Williams started his playing career in the Auckland Rugby League competition where he played with the Mt Albert club.[2] During this time he gained selection for New Zealand and in a test against Australia was on the receiving end of a famous hit from Australian skipper Wally Lewis. This tackle was later described by commentator Ray Warren as easily the biggest he's ever seen.[3] Williams later moved to Australia to play in the NSWRL premiership for the Manly-Warringah Sea Eagles. He played in the centres for the Sea Eagles' in the 1987 premiership final, and in doing so became the first Kiwi to play in an Australian grand final-winning team.[4] Following the grand final victory he travelled with Manly to England for the 1987 World Club Challenge against their champions, Wigan.
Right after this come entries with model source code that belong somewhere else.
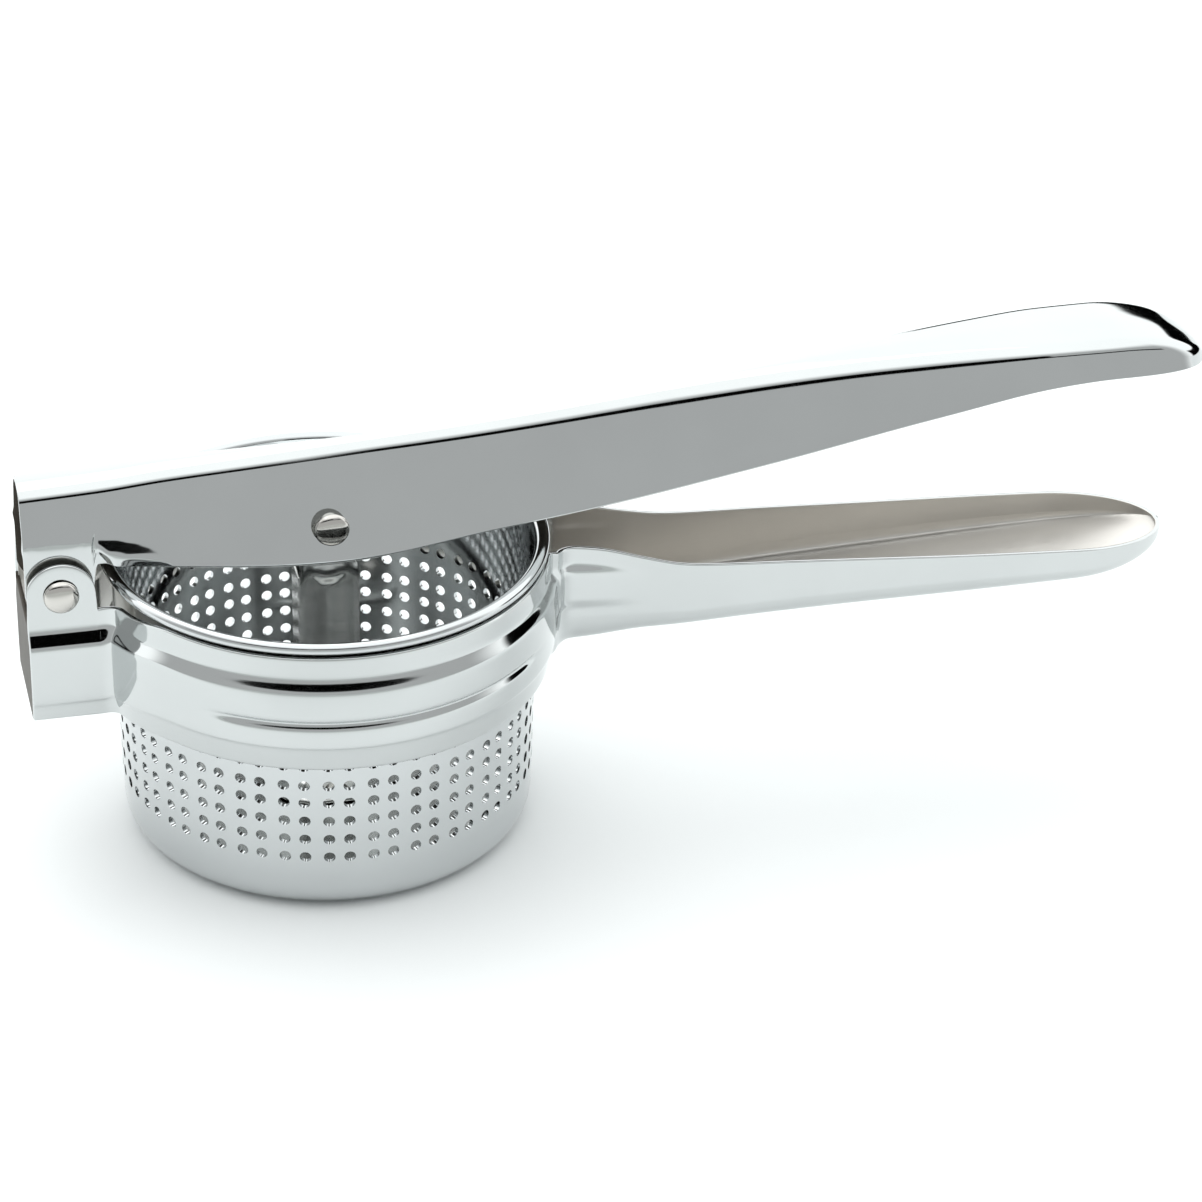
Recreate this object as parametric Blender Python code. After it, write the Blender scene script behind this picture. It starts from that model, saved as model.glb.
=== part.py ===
"""Hand-held potato ricer in pressed chrome-plated steel: a frame with a perforated basket, and a lever with a plunger.

Frame of reference: the origin is the centre of the basket's flat bottom, +Z is up, +X runs from the basket towards
the grips, and the object is symmetric about the XZ plane. Each sheet-metal part is one surface, drawn for y <= 0,
mirrored across y = 0 and thickened inwards.
"""

import math

import bmesh
import bpy
from mathutils import Vector

MM = 0.001

# Sheet metal
SHEET = 1.0 * MM
RUNNING_GAP = 0.3 * MM

# Basket
BASKET_RADIUS = 44.0 * MM
BASKET_TAPER = 1.0 * MM
BASKET_CORNER = 6.2 * MM
RIM_HEIGHT = 64.0 * MM
BEAD_RADIUS = 1.15 * MM

# Collar of the frame, from the rim down: neck ring, step, bulge, rib, bulge, crease, skirt
BULGE_RADIUS = 48.1 * MM
NECK_RING_INSET = 1.5 * MM
SKIRT_INSET = 1.4 * MM
RIB_DEPTH = 0.9 * MM
RIB_START_ANGLE = math.radians(-128)
RIB_END_ANGLE = math.radians(-34)
COLLAR_LEVELS = [z * MM for z in (62.4, 57.5, 54.7, 48.9, 48.0, 46.3, 42.6, 36.6)]
BRACKET_LEVELS = [z * MM for z in (58.6, 54.6, 51.4, 46.0, 45.1, 43.4, 38.6, 34.6)]

# Bracket of the frame, which carries the hinge
END_X = -62.6 * MM
BRACKET_HALF_WIDTH = 13.0 * MM
BRACKET_SKIRT_INSET = 0.6 * MM
EAR_INSET = 2.0 * MM
EAR_RADIUS = 7.1 * MM
WEB_TOP = 55.8 * MM
BRACKET_FILLET = 2.5 * MM

# Lower handle of the frame: (x, height or half-width) stations in millimetres
NECK_HALF_WIDTH = 9.4 * MM
NECK_FILLET = 5.0 * MM
PANEL_HEIGHT = 0.7 * MM
PANEL_END = 66.0 * MM
HANDLE_TOP = [(47, 61.4), (56, 60.3), (66, 57.5), (75, 55.4), (97, 54.0), (131, 51.8), (160, 50.1), (183, 48.6)]
HANDLE_BOTTOM = [(45, 36.6), (66, 38.4), (93, 39.8), (133, 40.6), (160, 41.2), (183, 41.6)]
HANDLE_HALF_WIDTH = [(51, 9.4), (56, 9.9), (66, 10.9), (75, 11.8), (112, 12.8), (150, 13.6), (183, 13.6)]
HANDLE_TIP_START = 160.0 * MM
HANDLE_TIP = 183.0 * MM

# Joints
HINGE_X = -55.5 * MM
HINGE_Z = 62.4 * MM
PLUNGER_X = 0.0
PLUNGER_Z = 71.0 * MM
PIN_RADIUS = 2.4 * MM
PIN_HOLE_RADIUS = 2.8 * MM
SLEEVE_RADIUS = 3.7 * MM
RIVET_HEAD_RADIUS = 3.6 * MM
RIVET_HEAD_HEIGHT = 1.6 * MM
LEVER_RIVET_FACE = 9.9 * MM

# Lever: (x, height, half-width or share) stations in millimetres
LEVER_CREST = [(-63, 83.7), (-46, 84.3), (-33, 85.1), (-15, 85.7), (16, 86.9), (41, 88.6), (66, 90.9), (91, 93.7),
               (116, 96.1), (141, 97.6), (153, 97.9), (166, 97.9), (178, 97.0), (188, 94.0)]
LEVER_EDGE = [(-46, 67.6), (0, 63.2), (2, 63.2), (35, 67.4), (56, 70.3), (90, 76.6), (128, 84.9), (153, 89.4),
              (166, 90.2), (188, 89.4)]
LEVER_HALF_WIDTH = [(-63, 10.3), (-46, 10.2), (-33, 10.2), (40, 10.2), (80, 10.8), (110, 11.9), (140, 12.9),
                    (166, 13.0)]
LEVER_TOP_HALF_WIDTH = [(-63, 5.0), (-46, 4.7), (-33, 4.3), (-15, 3.7), (16, 2.7), (41, 2.6), (66, 2.5), (91, 3.2),
                        (116, 5.4), (141, 8.6), (153, 10.4), (166, 10.8)]
LEVER_NOSE_START = 166.0 * MM
LEVER_NOSE_POWER = 0.6
LEVER_TIP = 188.0 * MM
LEVER_TOP_DROP = 0.5 * MM
LEVER_CORNER_REACH = 2.6 * MM
LEVER_LOBE_RADIUS = 7.0 * MM
LEVER_LUG_RADIUS = 11.3 * MM
LEVER_LUG_HALF_WIDTH = 8.7 * MM
LEVER_FLARE_CENTER = -52.0 * MM
LEVER_FLARE_REACH = 19.0 * MM
LEVER_FLARE_LEVELS = (67.2 * MM, 6.5 * MM)
LEVER_FLARE_SLOPE = 0.21
LEVER_FLARE_LIMIT = [(-63, 9.3), (-52, 9.5), (-42, 10.2)]

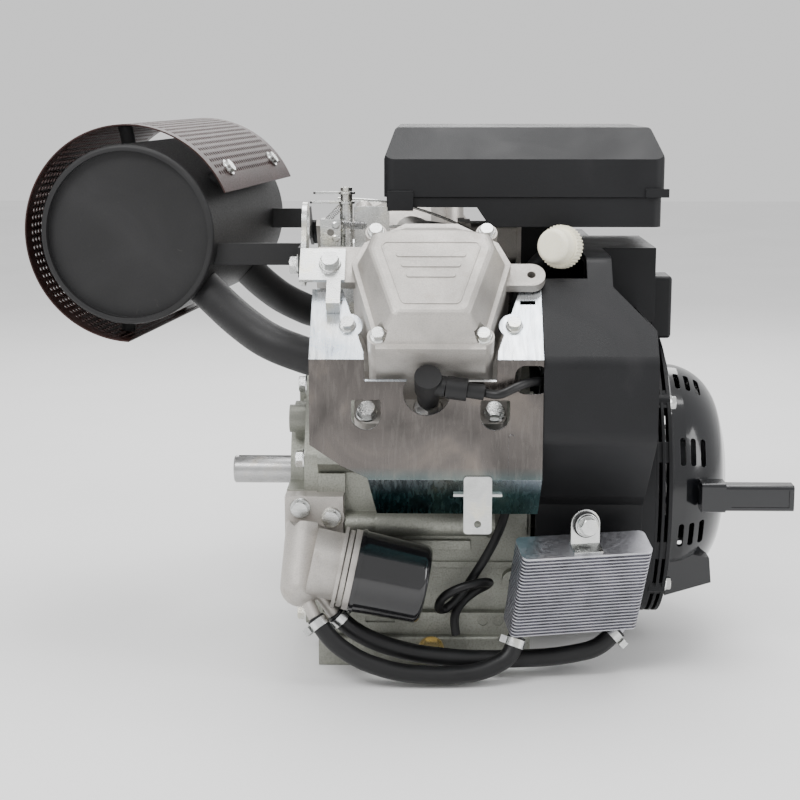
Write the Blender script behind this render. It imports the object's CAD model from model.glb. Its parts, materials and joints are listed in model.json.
"""Looks of the small V-twin engine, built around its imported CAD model."""

import json
import math

import bmesh
import bpy
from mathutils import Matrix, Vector


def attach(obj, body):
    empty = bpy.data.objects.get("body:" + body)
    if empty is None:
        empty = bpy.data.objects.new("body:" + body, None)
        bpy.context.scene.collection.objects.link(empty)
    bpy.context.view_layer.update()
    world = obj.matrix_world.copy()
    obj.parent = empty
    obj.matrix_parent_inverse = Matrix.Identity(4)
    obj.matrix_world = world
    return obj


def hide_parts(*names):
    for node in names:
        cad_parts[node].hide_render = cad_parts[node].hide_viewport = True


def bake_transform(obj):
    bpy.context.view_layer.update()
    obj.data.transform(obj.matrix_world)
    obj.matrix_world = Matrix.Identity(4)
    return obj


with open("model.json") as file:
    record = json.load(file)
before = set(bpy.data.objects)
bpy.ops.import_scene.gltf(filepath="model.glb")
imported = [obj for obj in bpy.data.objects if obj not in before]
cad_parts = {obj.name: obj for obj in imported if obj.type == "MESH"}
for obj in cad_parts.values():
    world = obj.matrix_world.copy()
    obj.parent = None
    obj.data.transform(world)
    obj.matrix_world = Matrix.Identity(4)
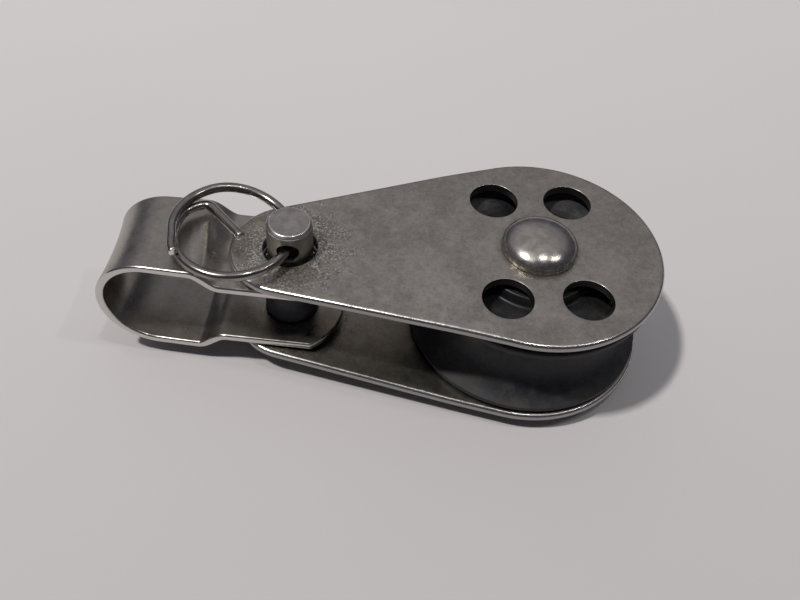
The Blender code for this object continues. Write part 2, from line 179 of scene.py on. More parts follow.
class Finish(Nodes):
    """A material round one Principled shader; fixed holds the sockets that stay constant."""

    def __init__(self, name, fixed):
        self.material = bpy.data.materials.new(name)
        self.material.use_nodes = True
        super().__init__(self.material.node_tree)
        self.shader = self.tree.nodes["Principled BSDF"]
        for socket, value in fixed.items():
            self.shader.inputs[socket].default_value = value

    def set(self, socket, value):
        self.tree.links.new(value.socket, self.shader.inputs[socket])

    def place(self):
        return self.node("ShaderNodeTexCoord", out="Object")

    def painted(self, name, out="Fac"):
        return self.node("ShaderNodeAttribute", {"attribute_name": name}, out=out)

    def moved(self, vector, turn=(0, 0, 0), scale=(1, 1, 1)):
        values = {"Vector": vector, "Rotation": turn, "Scale": scale}
        return self.node("ShaderNodeMapping", {}, values)

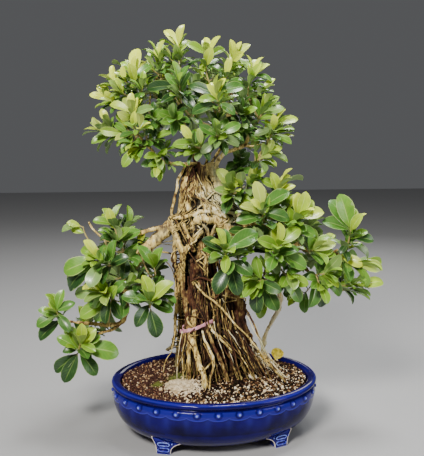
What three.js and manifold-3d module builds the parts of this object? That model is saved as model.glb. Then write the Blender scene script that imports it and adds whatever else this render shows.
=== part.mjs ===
// A ficus bonsai in an oval glazed pot: pot, soil, wood grown in one piece, leafy sprays, tie, stones and
// fallen leaves. Millimetres, +Z up, X along the pot's long side, the origin under the middle on the surface
// that the pot stands on.

import * as THREE from 'three';
import { mergeVertices } from 'three/addons/utils/BufferGeometryUtils.js';
import Module from 'manifold-3d';

const wasm = await Module();
wasm.setup();

// Pot, whose middle lies a little right of the middle of the whole plant
const POT_RIGHT = 8;
const POT_HALF_LENGTH = 200;
const POT_HALF_DEPTH = 163;
const POT_FLOOR = 20;
const STUDS = 30;
const STUD_HEIGHT = 87;
const STUD_RISE = 4.5;
const STUD_PHASE = 0.07;
const FOOT_ACROSS = 107;
const FOOT_DEEP = 104;

// Soil
const SOIL_EDGE = 101;
const SOIL_MOUND = 15;
const SOIL_MOUND_REACH = 85;

// Seats and clearances
const SEAT = 0.3;
const SOIL_CLEAR = 1.1;
const LEAF_GAP = 1.1;

// Places on the plant are given as across, up and back: a point of the upright plane through the middle, as seen
// from EYE, and how far behind that plane the place lies on the same line of sight. The pot is turned by TURN.
const EYE = { across: -5, up: 569, away: 1324 };
const TURN = THREE.MathUtils.degToRad(8);

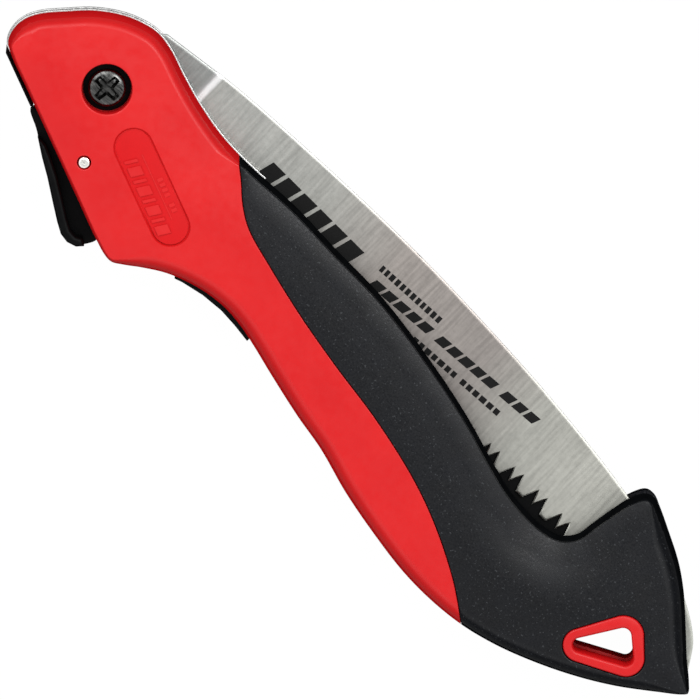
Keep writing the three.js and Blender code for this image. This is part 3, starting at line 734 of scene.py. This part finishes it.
def spacer_shapes():
    flush = inset(handle_outline, 0.25, inset_shares(handle_outline))
    bores = [circle(spot, SHELL_SCREW_BORE, 24) for spot in SHELL_SCREWS]
    finger = slab([flush, resampled(np.array(FINGER))], bores, -FINGER_HALF, FINGER_HALF, 0.2)
    spine = slab([flush, resampled(np.array(SPINE))], bores, -LINER_HIGH, LINER_HIGH, 0.3)
    neck = slab([resampled(np.array(NECK_PAD))], [], -LINER_HIGH, LINER_HIGH, 0.6)
    return [finger, spine, neck]


def guard_shape():
    foot = [(x, y + GUARD_GAP) for x, y in SPINE[1:7]]
    outline = [(50, -15), *foot, (176, -23.5), *GUARD_MOUTH]
    return slab([resampled(np.array(outline))], [], -LINER_HIGH, GUARD_HIGH, 0.1)


def strap_shape():
    def corner(distance, along):
        return polar(along, LEVER_SIDE_ANGLE - 90, polar(distance, LEVER_SIDE_ANGLE))

    end = STRAP_START + STRAP_LENGTH
    points = [
        corner(STRAP_INNER, STRAP_START), corner(STRAP_OUTER - 0.3, STRAP_START),
        corner(STRAP_OUTER, STRAP_START + 0.3), corner(STRAP_OUTER, end - 1.2),
        corner(STRAP_OUTER - 0.4, end - 0.6), corner(STRAP_INNER, end),
    ]
    return slab([resampled(np.array(points), 0.8)], [], -STRAP_HALF, STRAP_HALF, 0.4)


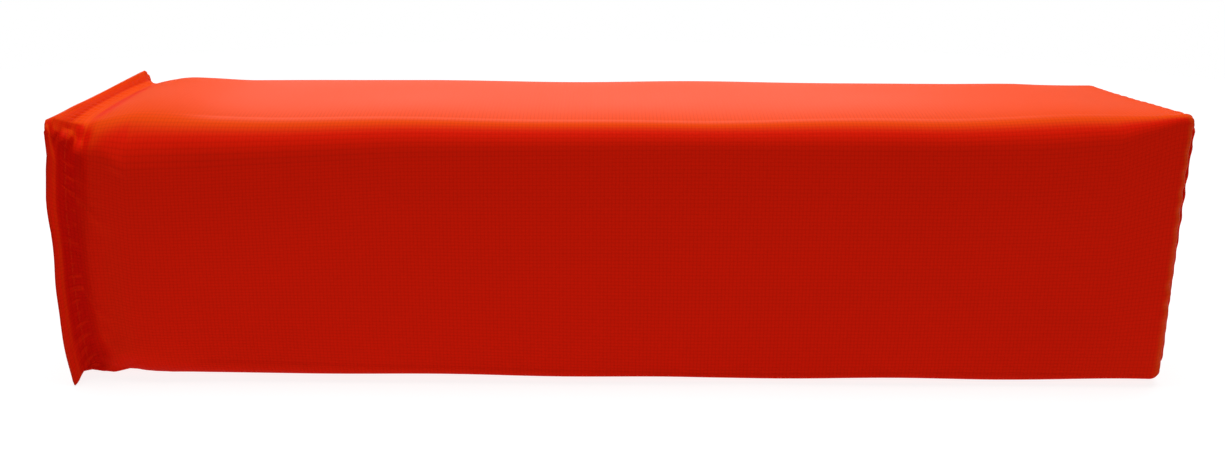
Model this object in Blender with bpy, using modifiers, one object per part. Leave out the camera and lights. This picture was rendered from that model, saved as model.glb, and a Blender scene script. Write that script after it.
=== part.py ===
"""Football end zone pylon, lying on one of its four sides.

X runs along the pylon, with the base that it stands on in use at -X and the top
at +X. Z is up, and the origin is on the floor under the middle of the pylon.
Every piece of the cover is a sheet that follows one profile round a rounded
square section, so the pieces are lofts between sections of unlike size.
"""

import math

import bpy
from mathutils import Matrix

# The pylon as a whole, in metres
overall_length = 0.457  # furthest edge of the base flange to outer face of the top
body_side = 0.109  # across the middle of two opposite faces
edge_radius = 0.010  # the four long edges
face_crown = 0.0012  # how far a face swells in its middle
floor_flat = 0.0005  # how deep the crown is pressed flat where the pylon lies

# What the pieces are made of
sheet_thickness = 0.0006  # coated cover fabric
bag_thickness = 0.0005  # woven cloth of the ballast bag
thread_diameter = 0.0005  # bonded nylon sewing thread
touch_gap = 0.0003  # left between pieces that touch
cut_overrun = 0.0020  # how far a cutter reaches past the face that it opens

# Sewn flange round the base
flange_width = 0.0110
flange_lean = math.radians(45)  # away from the pylon's axis
neck_draw = 0.0040  # how far the seam pulls the cover in
base_bulge = 0.0095  # how far the base panel swells out past the seam
neck_radius = 0.0080  # corners of the section at the seam
shoulder_length = 0.0275  # over which the cover swells back to full size
shoulder_power = 2.5
rim_bow = 0.0026  # how far the flange bows out between its corners
rim_bow_power = 2.5
base_stitch_share = 0.35  # place of the stitches, from the seam to the flange's edge
base_border = 0.0125  # rounded border between the seam and the base panel's flat

# Turned seam round the top
top_round = 0.0050  # cover's edge into the top
top_hem = 0.0080  # width of the turned-in edges
top_panel_overhang = 0.0020  # panel's fold past the start of the hem
top_stitch_inset = 0.0015  # stitches, from the start of the hem
hem_corner_radius = 0.0010

# Lap seam along the back face
lap_inset = 0.0083  # from the lower end of the face's flat to the lap's lower edge
lap_width = 0.0140
lap_stitch_inset = 0.0035  # each row, from the free edge next to it
lap_joggle = 0.0030  # length of the step where the under ply comes up
lap_edge_clearance = 0.0005
lap_thread_end = 0.0060  # threads stop short of the end seams by this

# Foam
foam_hem_clearance = 0.0020
foam_neck_clearance = 0.0015  # from the seam to where the foam fills the cover
plug_rim = 0.0025  # straight sides of the plug
foam_wall = 0.0083  # round the ballast's pocket

# Ballast in the base
bag_depth = 0.0600
bag_flange = 0.0050
bag_round = 0.0100
bag_corner_radius = 0.0080
bag_stitch_share = 0.5  # across the bag's flange

# How finely round shapes are divided
cover_flange_shares = (1, 0.5, 0)  # rings on the flange, from its edge to its seam
panel_flange_shares = (1, 0.5, 0.15)  # the panel folds away a little before the seam
flat_steps = 4
corner_steps = 4
shoulder_steps = 5
round_steps = 3
body_steps = 4
thread_resolution = 1
sharp_angle = math.radians(35)
shoulder_spacing_power = 1.5  # crowds the shoulder's rings towards the seam

top_x = overall_length / 2
body_half = body_side / 2
axis_height = body_half - floor_flat
neck_half = body_half - neck_draw
pressed_share = min((axis_height - neck_half) / flange_width, 1)
pressed_lean = min(math.asin(pressed_share), flange_lean)  # edge down on the floor
ply = sheet_thickness + touch_gap
panel_depth = sheet_thickness + ply  # the base panel's outer face, under the cover's
flange_reach = flange_width * math.cos(pressed_lean) + panel_depth * math.sin(pressed_lean)
neck_x = rim_bow + flange_reach - overall_length / 2
shoulder_x = neck_x + shoulder_length
base_x = neck_x - base_bulge
thread_stand = touch_gap + thread_diameter / 2  # thread's middle above its ply
thread_room = touch_gap + thread_diameter

# The top is a stack: panel, thread, panel's hem, cover's hem
panel_fold = 2 * sheet_thickness + thread_room + touch_gap
hem_x = top_x - panel_fold - touch_gap
hem_start = body_half - top_round
hem_end = hem_start - top_hem
top_run_x = hem_x - top_round
top_radius = max(edge_radius - top_round, hem_corner_radius)
base_flat_half = neck_half - base_border

# The lap, as shares of half the back face's flat
body_flat_half = body_half - face_crown - edge_radius
lap_low_share = lap_inset / body_flat_half - 1
lap_high_share = lap_low_share + lap_width / body_flat_half
joggle_start_share = lap_high_share + lap_edge_clearance / body_flat_half
joggle_share = lap_joggle / body_flat_half
joggle_end_share = joggle_start_share + joggle_share

# Foam and ballast
plug_side_x = neck_x + foam_neck_clearance
plug_end_x = plug_side_x + plug_rim
core_start_x = plug_end_x + touch_gap
step_x = hem_x - 2 * ply - thread_room  # the core's step under the top's hems
lap_recess = ply + thread_room
pocket_half = body_half - ply - foam_wall
bag_half = pocket_half - touch_gap - bag_flange
bag_middle_x = core_start_x + bag_depth / 2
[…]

After several seasons with the club he was dropped in 1993, joining the Parramatta Eels for one more season in 1994.

Later years

In the 1990s Williams was appointed a National Rugby League judiciary member.[5] He was later appointed coach of the Samoa national rugby league team for their 2000 World Cup campaign.[6] Samoa reached the quarter finals where they faced eventual champions Australia and were knocked out. Williams has also been a selector for the New Zealand national side.[7] During the lead up to the 2008 NRL grand final Williams, at the time the longest-serving member of the NRL judiciary, threatened legal action against the Melbourne Storm for criticism leveled at the judiciary over their controversial suspension of Storm captain Cameron Smith.[8] This led to Storm coach Craig Bellamy and then-CEO Brian Waldron paying out $105,000 plus legal costs to Williams and the other judiciary panellists in late 2010.[9]